Respect for human rights and fundamental freedoms are part of this organization’s core values. We should not lose sight of that in a stale debate bogged down in the rhetorical arguments of the past. That kind of debate does nothing to help the Cuban people.
Mr. President, I must address two significant distortions in the Cuban position. First, my delegation regrets that the delegation from Cuba continues to label inappropriately and incorrectly U.S. trade restrictions on Cuba as an act of genocide. Such an egregious misuse of the term diminishes the real suffering of victims of genocide elsewhere in the world. Second, it is erroneous to charge that U.S. sanctions are the cause of deprivation among the Cuban people. The U.S. maintains no restriction on humanitarian aid to Cuba. In fact, the U.S. is a major source of humanitarian assistance to the Cuban people and the largest provider of food to Cuba.
In 2008, the United States exported agricultural products, medical devices, medicine, wood, and humanitarian items to Cuba.
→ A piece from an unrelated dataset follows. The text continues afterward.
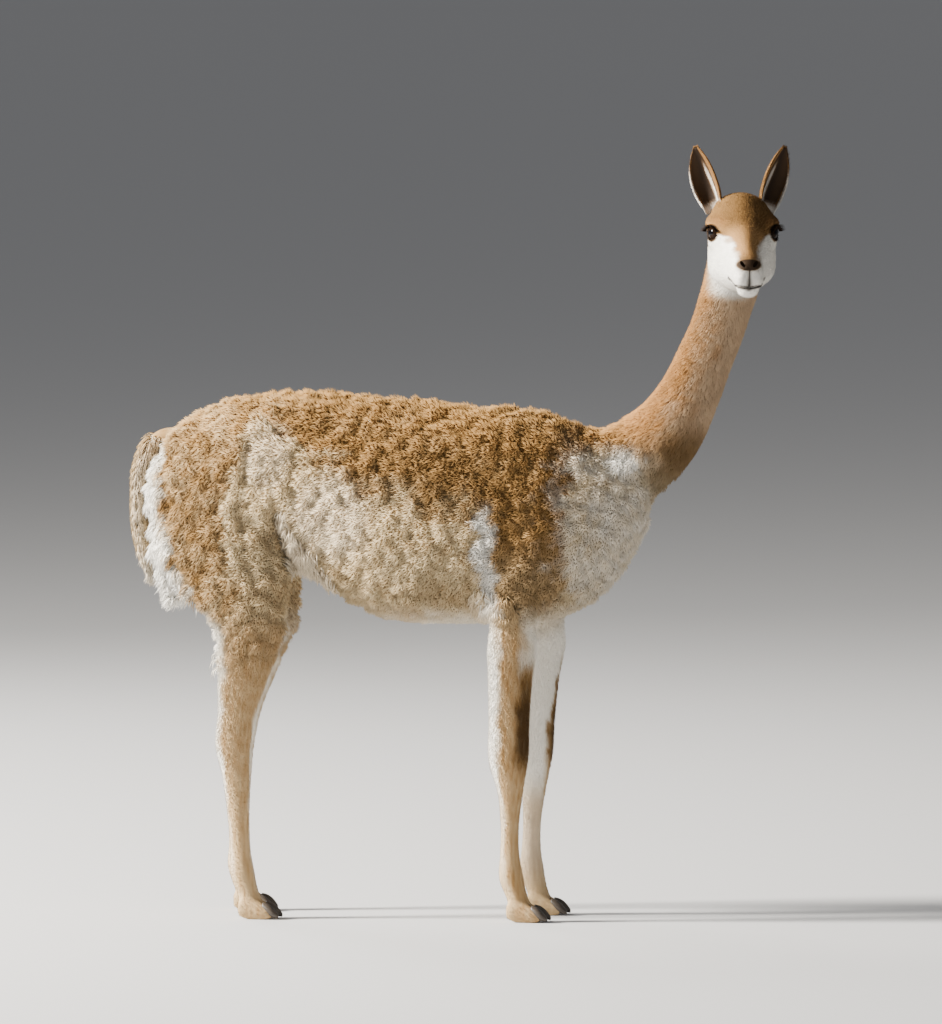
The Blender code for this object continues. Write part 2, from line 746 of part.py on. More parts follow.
def fleece_cover(points):
    """1 where the coat is deep fleece, falling to 0 on the neck and towards the lower legs."""
    base, way = neck_plane(NECK_BASE_HEIGHT)
    beyond = (points - np.array(base)) @ np.array(way)
    cover = step(0.000, -0.030, beyond)
    behind = step(-0.12, -0.22, points[:, 0])
    lowest = 0.505 * (1 - behind) + 0.465 * behind
    return cover * step(lowest - 0.02, lowest + 0.02, points[:, 2])


def fleece_places(core):
    """Where each clump stands on the core: its place, normal, size, rise and draw of its own."""
    draw = random.Random(SEED)
    cover = fleece_cover(mesh_points(core))
    inside = cover > 0.5
    points, normals, cover = mesh_points(core)[inside], mesh_normals(core)[inside], cover[inside]
    spacing = math.sqrt(2 * len(points) * BODY_VOXEL**2 / CLUMP_COUNT / math.sqrt(3))
    made = []
    for index in even_places(points, CLUMP_COUNT, draw):
        on_limb = LIMB_CLUMP_SHARE if points[index][2] < LIMB_CLUMPS_SMALLER_BELOW else 1.0
        size = CLUMP_SPREAD * spacing * draw.uniform(0.93, 1.07) * on_limb
        rise = FLEECE_RISE * draw.uniform(0.82, 1.12) * (0.6 + 0.4 * cover[index]) * on_limb
        made.append((Vector(points[index]), Vector(normals[index]), size, rise, draw.random()))
    return made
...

In agricultural products alone, the United States sold $700.1 million of goods to Cuba. Once again, in 2008, the United States was Cuba’s fifth largest trading partner.
As we have sought to reach out to the Cuban people, we have called upon the Cuban government to take steps to respond to the desire of its citizens to enjoy political, social, and economic freedoms. There are many things the Government of Cuba could do to signal its willingness to engage constructively with its own people and with the United States. Positive measures could include liberating the hundreds of prisoners of conscience in Cuban jails, ratifying the International Covenant on Civil and Political Rights, reducing the excessive charges on remittances flowing into the country, demonstrating greater respect for freedom of speech, ending the practice of arresting political opponents on vague and arbitrary charges such as “social dangerousness,” and permitting the visit of UN rapporteurs on human rights and torture.
As other delegations consider this resolution, we do hope that they will not lose sight of the undeniable fact that the Cuban government’s airtight restrictions on internationally-recognized social, political, and economic freedoms are the main source of deprivation and the primary obstacle to development in Cuba.
Mr. President, because it does not reflect current realities, my delegation will vote against this resolution. At the same time, the United States will continue to work to expand opportunities for the people of Cuba to empower themselves through access to information and resources. We will continue to engage the Government of Cuba on issues of mutual concern and national security. We await a constructive Cuban response to our initiatives. In the meantime, it is high time for this body to move beyond the rhetorical posturing of the past, to recognize the situation in Cuba for what it is today, and to encourage progress towards genuine change.